While Queen's University in Belfast offers it as a standalone undergraduate programme, he would find no such course on the CAO. Ruairí wanted to stay in the Republic and he opted for general entry BA Arts at Maynooth University.

"I was a bit disappointed at the time because I felt people put Arts down as a back-up.

"I was quite good in school and I'd have people saying to me why not go for something with higher points. I said 'no', I want to study Anthropology. What harm if the points for it are low, it means I won't be stressed about getting it."

In the event, Ruairí, a past pupil of St Louis Community School, Co Mayo achieved more than 500 points, and sailed into Arts.

The BA Arts is the most popular degree in Maynooth University with 36 subjects across six subject groups.

He embraced it whole-heartedly and, at that stage, valued the idea of the broad entry route and the opportunity to study other subjects in first year.

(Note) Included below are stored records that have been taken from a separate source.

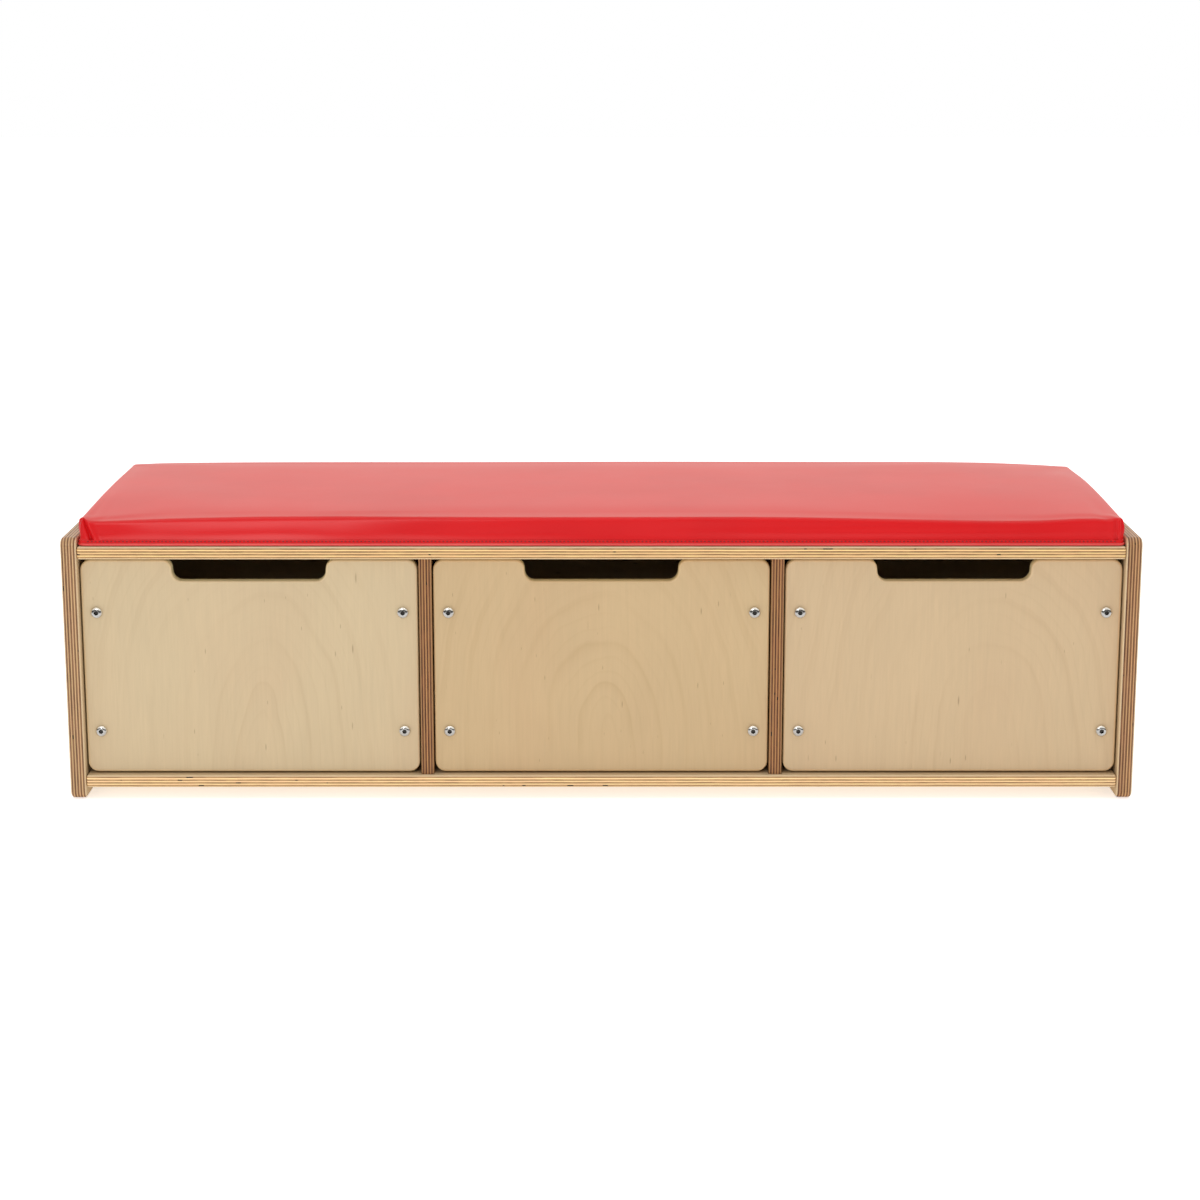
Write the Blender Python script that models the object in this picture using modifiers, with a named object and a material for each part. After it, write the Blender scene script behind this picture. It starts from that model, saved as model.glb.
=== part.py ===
"""Low plywood storage bench: an open carcass, three pull-out box drawers and a loose seat cushion.

Frame: origin on the floor under the centre of the bench, +X to its right, +Y to its back, +Z up.
Sizes are in metres. The drawers slide out along -Y, and the cushion lifts off along +Z.
"""

import math

import bmesh
import bpy
from mathutils import Matrix, Vector

# ---------------------------------------------------------------- driving dimensions

LENGTH = 1.000                  # over the two end panels
DEPTH = 0.300                   # front to back
END_HEIGHT = 0.250              # floor to the top of the end panels

END_THICKNESS = 0.015           # end panels, 11-ply sheet
BOARD_THICKNESS = 0.012         # seat and base boards, 9-ply sheet
DIVIDER_THICKNESS = 0.012       # upright dividers between the bays
BACK_THICKNESS = 0.006          # thin sheet that closes the back

BOARD_LIFT = 0.011              # floor to the underside of the base board
SEAT_DROP = 0.008               # top of the end panels down to the top of the seat board
BOARD_SETBACK = 0.001           # board edges behind the front edge of the end panels
DIVIDER_SETBACK = 0.0055        # divider edges behind the front edge of the end panels
DADO_DEPTH = 0.003              # how far a divider is let into each board
END_CORNER_RADIUS = 0.008       # corners of an end panel, seen from the side
PANEL_ROUND = 0.003             # rounded edges of the end panels
BOARD_ROUND = 0.002             # eased edges of the boards and dividers

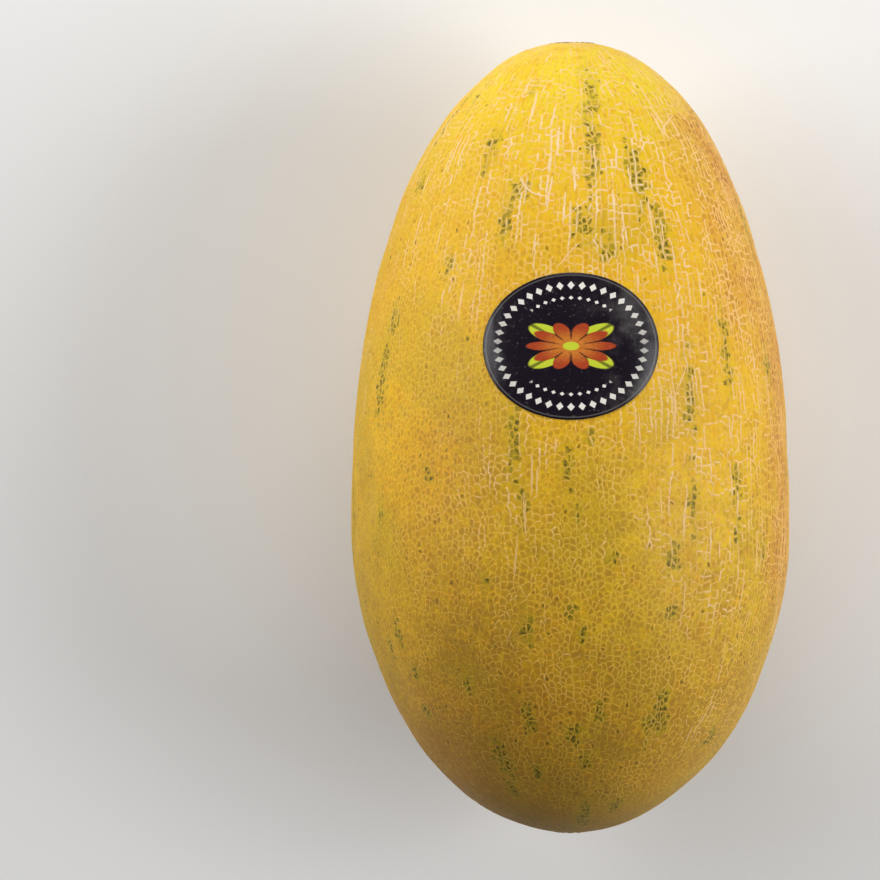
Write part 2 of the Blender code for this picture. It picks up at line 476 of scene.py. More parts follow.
def make_piece(name, points, faces, chart, material, attributes):
    """Builds a piece from arrays: points, faces of one size, the chart (turn, arc) of each point, and its
    attributes, one value or vector to a point."""
    points = points.astype(np.float32)
    faces = outward_faces(points, faces).astype(np.int32)
    mesh = bpy.data.meshes.new(name)
    mesh.vertices.add(len(points))
    mesh.vertices.foreach_set("co", points.ravel())
    mesh.loops.add(faces.size)
    mesh.loops.foreach_set("vertex_index", faces.ravel())
    mesh.polygons.add(len(faces))
    mesh.polygons.foreach_set("loop_start", np.arange(0, faces.size, faces.shape[1], dtype=np.int32))
    mesh.update(calc_edges=True)
    for title, values in attributes.items():
        kind, field = ("FLOAT_VECTOR", "vector") if values.ndim > 1 else ("FLOAT", "value")
        layer = mesh.attributes.new(title, kind, "POINT")
        layer.data.foreach_set(field, values.astype(np.float32).ravel())
    lay_out(mesh, faces, chart)
    mesh.shade_smooth()
    mesh.materials.append(material)
    piece = bpy.data.objects.new(name, mesh)
    bpy.context.scene.collection.objects.link(piece)
    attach(piece, BODY)
    return piece


def lay_out(mesh, faces, chart):
    """UV map from the chart: the turn across and the arc down, each face kept whole past the seam."""
    turn, arc = chart[faces[..., None], [0, 1]].transpose(2, 0, 1)
    turn = turn[:, :1] + (turn - turn[:, :1] + math.pi) % math.tau - math.pi
    low, high = turn.min(), turn.max()
    first, last = arc.min(), arc.max()
    spread = np.stack([(turn - low) / (high - low), (last - arc) / (last - first)], -1)
    spread = UV_MARGIN + (1 - 2 * UV_MARGIN) * spread
    layer = mesh.uv_layers.new(name="OFBake")
    layer.uv.foreach_set("vector", spread.astype(np.float32).ravel())


def grid_faces(rows, columns, closed=False):
    """Quads between neighbouring points of a grid, joined round where it is closed."""
    row, column = np.meshgrid(
        np.arange(rows - 1), np.arange(columns if closed else columns - 1), indexing="ij"
    )
    beside = (column + 1) % columns
    corners = [row * columns + column, (row + 1) * columns + column]
    corners += [(row + 1) * columns + beside, row * columns + beside]
    return np.stack(corners, -1).reshape(-1, 4)


# The net's pattern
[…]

"I was able to do up to four subjects and, I thought Sociology and Criminology would overlap quite nicely because they are all social sciences." He also took French.

By the end of the year, what he found was that he still loved Anthropology, but he was swayed by other subjects. "I really enjoyed Sociology and Criminology and didn't really enjoy French," he says. "I'm quite good at the language but studying literature didn't really interest me."

The programme has a number of pathways once students enter second year and it is up to each individual to choose how deeply they want to engage with a subject, or subjects, from then on: a double major, where they take two subjects equally to degree level; or a single major, where they specialise in one; or a major minor.

There is a Single Major Anthropology option, but Ruairí decided to do both Anthropology and Criminology: "While I loved Sociology as well, Criminology really appealed," he says.

It's a three-year programme and Ruairí finished this year, with a BA Double Major Anthropology and Criminology.

While many undergraduate programmes extend over four years, Ruairí feels the benefit of completing his in three and moving on to the next phase of his studies. He was accepted for an MSc in Applied Social Research in Trinity College Dublin.